I suppose you could call Biden’s partition plan a “bold” proposal. It was also a lousy idea at the time he made it and remains one today. There has been some renewed talk of of something like a partition of Iraq, which is usually the Western policymaker’s fallback position when dealing with an intractable foreign conflict. It’s typically a bad sign when people start to ask, “But what if we split up the country?” It suggests that they think they have the wit and understanding of the country to divvy up its territory and resources competently when numerous governments have proven over the decades that no one knows how to do this well. In Iraq’s case, it starts from an assumption that a state that has now been in existence for almost a century is too “artificial” to survive and should be broken up into three equally “artificial” and arbitrarily-drawn sections.
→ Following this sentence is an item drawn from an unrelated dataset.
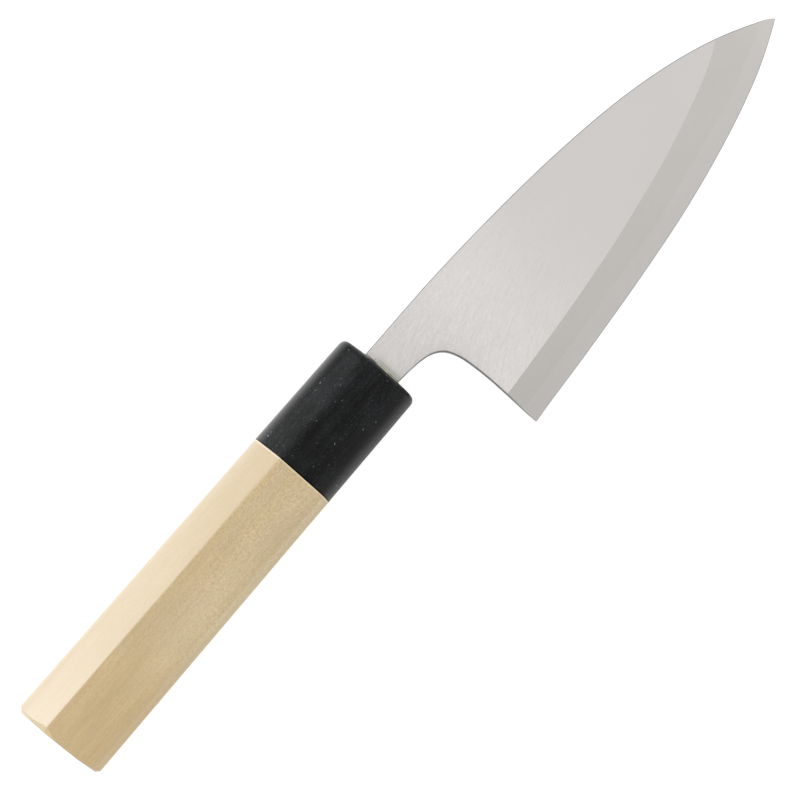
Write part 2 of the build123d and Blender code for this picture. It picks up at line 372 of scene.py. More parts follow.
def sheet_of(rows, surface, lines, pts):
    """the flat part inside a border: its points, triangles and the ring's numbers"""
    ring = rows[-1][:, :2]
    closing = np.column_stack([np.zeros(END), ring[-1, 1] + (ring[0, 1] - ring[-1, 1]) * end_y])
    loop = np.vstack([ring, closing])
    co, faces, place = triangulated(loop, lines(loop), pts)
    return co, faces, place


def nearest(loop, p):
    return int(np.argmin(np.hypot(*(loop[:len(s_col)] - np.array(p)).T)))


def top_lines(loop):
    ends = [nearest(loop, at(np.array([c]))[0]) for c in cross]
    spine_end, heel_end = min(ends), max(ends)
    x0, x1 = loop[heel_end][0], loop[spine_end][0]
    out = []
    for step_, off in ((0, 0.0), (1, 0.06), (-1, -0.06)):
        a, b = heel_end + step_, spine_end - step_
        xs = np.arange(x0 + 0.6, x1 - 0.5, 0.6)
        wide = 1 + 1.6 * smooth(80, 120, xs)
        slope = (shinogi_y(xs + 0.05) - shinogi_y(xs - 0.05)) / 0.1
        k = 1 / np.hypot(1, slope)
        px, py = xs - off * wide * slope * k, shinogi_y(xs) + off * wide * k
        out.append([a] + [(float(u), float(v)) for u, v in zip(px, py)] + [b])
    return out


gx, gy = np.meshgrid(np.arange(0.8, 134, 1.5), np.arange(-39, 5.5, 1.5))
gx = gx + (np.arange(gx.shape[0]) % 2)[:, None] * 0.75
grid = np.column_stack([gx.ravel(), gy.ravel()])
top_ring = np.vstack([top_rows[-1][:, :2], [(0, 0)]])
grid_top = inside(np.vstack([top_rows[-1][:, :2]]), grid, 0.5)
grid_top = grid_top[np.abs(grid_top[:, 1] - shinogi_y(grid_top[:, 0])) > 0.55]


def rim_line():
    xs = np.concatenate([np.linspace(17.0, 22, 60), np.arange(22.4, 108, 0.8), np.linspace(108, 124, 70)])
    ok = hollow_d(xs) > 1e-4
    xs = xs[ok]
    half = np.sqrt(2 * HOLLOW_R * hollow_d(xs) - hollow_d(xs) ** 2)
    yc = hollow_yc(xs)
    pts = [(float(x), float(y)) for x, y in zip(xs, yc + half)]
    return pts + [(float(x), float(y)) for x, y in zip(xs[::-1], (yc - half)[::-1])]


rim = rim_line()
rim_poly = np.array(rim)
grid_low = inside(np.vstack([low_rows[-1][:, :2]]), grid, 0.5)
near_rim = np.array([np.hypot(*(rim_poly - p).T).min() for p in grid_low])
grid_low = grid_low[near_rim > 0.45]

co_top, tri_top, place_top = sheet_of(top_rows, top_z, top_lines, grid_top)
co_low, tri_low, place_low = sheet_of(low_rows, under_z, lambda loop: [rim + [rim[0]]], grid_low)
print("blade sheets", len(co_top), len(tri_top), len(co_low), len(tri_low))

# one closed skin of the whole blade and tang
HIRA, KIREHA, SIDE, URA, RIM = 0, 1, 2, 3, 4
verts, faces, kinds = [], [], []


def add(points):
    start = len(verts)
    verts.extend(tuple(p) for p in points)
    return np.arange(start, start + len(points))


n_ring = len(s_col)
t_ids = [add(r) for r in top_rows]
l_ids = [add(r) for r in low_rows]


def sheet_ids(co, place, ring_ids, surface):
    ids = -np.ones(len(co), int)
    for j, i in place.items():
        if j < n_ring:
            ids[i] = ring_ids[j]
    free = np.nonzero(ids < 0)[0]
    z = surface(co[free, 0], co[free, 1])
    ids[free] = add(np.column_stack([co[free], z]))
    return ids


top_sheet = sheet_ids(co_top, place_top, t_ids[-1], top_z)
low_sheet = sheet_ids(co_low, place_low, l_ids[-1], under_z)


def band(a, b, kind, flip=False):
    for i in range(len(a) - 1):
        f = (a[i], a[i + 1], b[i + 1], b[i])
        faces.append(tuple(int(v) for v in (f[::-1] if flip else f)))
        kinds.append(kind)


for k in range(ROWS + 1):
    mid = (top_rows[k] + top_rows[k + 1]) / 2
    for i in range(n_ring - 1):
        m = (mid[i] + mid[i + 1]) / 2
        flat_kind = HIRA if m[1] > shinogi_y(m[0]) else KIREHA
        edge_here = on_edge[i] > 0.5
        kind = flat_kind if k >= ROWS - 1 else (KIREHA + 4 if edge_here else SIDE)
        faces.append((int(t_ids[k][i]), int(t_ids[k][i + 1]), int(t_ids[k + 1][i + 1]), int(t_ids[k + 1][i])))
        kinds.append(kind)
    band(l_ids[k], l_ids[k + 1], SIDE if k < ROWS - 1 else RIM, True)
band(t_ids[0], l_ids[0], SIDE, True)
for f in tri_top:
    c = co_top[list(f)].mean(axis=0)
    faces.append(tuple(int(top_sheet[v]) for v in f))
    kinds.append(HIRA if c[1] > shinogi_y(c[0]) or c[0] < 15.0 else KIREHA)
for f in tri_low:
    c = co_low[list(f)].mean(axis=0)
    faces.append(tuple(int(low_sheet[v]) for v in f[::-1]))
    half2 = 2 * HOLLOW_R * hollow_d(c[0]) - hollow_d(c[0]) ** 2
    kinds.append(URA if 16.5 < c[0] < 125 and half2 > 0 and (c[1] - hollow_yc(c[0])) ** 2 < half2 else RIM)

# the neck runs on into the stick tang
closing_top = [top_sheet[place_top[n_ring + j]] for j in range(END)]
closing_low = [low_sheet[place_low[n_ring + j]] for j in range(END)]
loop = ([t_ids[ROWS + 1][-1]] + closing_top + [t_ids[k][0] for k in range(ROWS + 1, -1, -1)]
        + [l_ids[k][0] for k in range(ROWS + 2)] + closing_low[::-1]
        + [l_ids[k][-1] for k in range(ROWS + 1, -1, -1)] + [t_ids[k][-1] for k in range(ROWS + 1)])
loop = [int(v) for v in loop]
root = np.array([verts[v] for v in loop])
z_top = float(hira_z(0.0, SPINE_Y))


def tang_loop(x, shrink=0.0):
    k = x / TANG_END
    v = (root[:, 1] - UNDER_Y) / (SPINE_Y - UNDER_Y)
    w = (root[:, 2] - URA_Z) / (z_top - URA_Z)
    y0, y1 = UNDER_Y + (TANG_Y0 - UNDER_Y) * k + shrink, SPINE_Y + (TANG_Y1 - SPINE_Y) * k - shrink
    z0, z1 = URA_Z + (TANG_Z0 - URA_Z) * k + shrink, z_top + (TANG_Z1 - z_top) * k - shrink
    return np.column_stack([np.full(len(root), x), y0 + (y1 - y0) * v, z0 + (z1 - z0) * w])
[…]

Linker claims that this shows that Biden is capable of “outside the narrow, unimaginative, ideological boxes that too often determine foreign policy thinking inside the Beltway,” but proposing to partition a country as a “solution” to armed conflict is an example of just that sort of thinking. So if one wants to tout the virtues of Biden, it’s probably best not to mention that he thought this was a solid plan.

If there is a limited foreign policy case to be made for Biden that sets him apart from Clinton, it is that as a member of the Obama administration he has tended to be more cautious and reluctant to commit U.S. forces in dubious causes. He was reportedly an opponent of intervening in Libya:

“It didn’t go to core interests,” a senior White House official says in explaining Biden’s views. “It wasn’t something he thought was necessary to do.”

Biden apparently got that one right, and he was one of the few Democrats in the administration to get it right. However, if he were to run for president, he couldn’t talk about this without criticizing Obama’s judgment. He was likewise a skeptic of escalating in Afghanistan, which is what Obama chose to do. The trouble here is that Biden gave Obama some sensible advice, which Obama then chose to ignore. As Obama’s vice president, Biden isn’t going to highlight the things that Obama got wrong because the core argument for a Biden candidacy is that he will continue Obama’s policies.

Besides, Biden’s overall foreign policy record for the last twenty years isn’t that much better than Clinton’s. Like Clinton, he voted for the Iraq authorization, and he backed the interventions in the Balkans. He was as much in favor of NATO expansion into the former USSR as anyone. As vice president, he lobbied on behalf of the administration to get the House to approve the failed train-and-equip program for arming Syrian rebels. He faithfully defended Obama’s debacle of a Syria policy during the vice presidential debate in 2012, and boasted about cooperating with the Gulf states and Turkey that were already working to make Syria a jihadist playground:

We are working hand in glove with the Turks, with the Jordanians, with the Saudis and with all the people in the region attempting to identify the people who deserve the help so that when Assad goes and he will go, there will be a legitimate government that follows on, not an al-Qaida-sponsored government that follows on.

In all these cases, Biden showed no inclination to break with conventional Washington assumptions about what the U.S. should be doing in the world (because he shares those assumptions), and there is not much reason to expect anything different from a Biden candidacy or administration.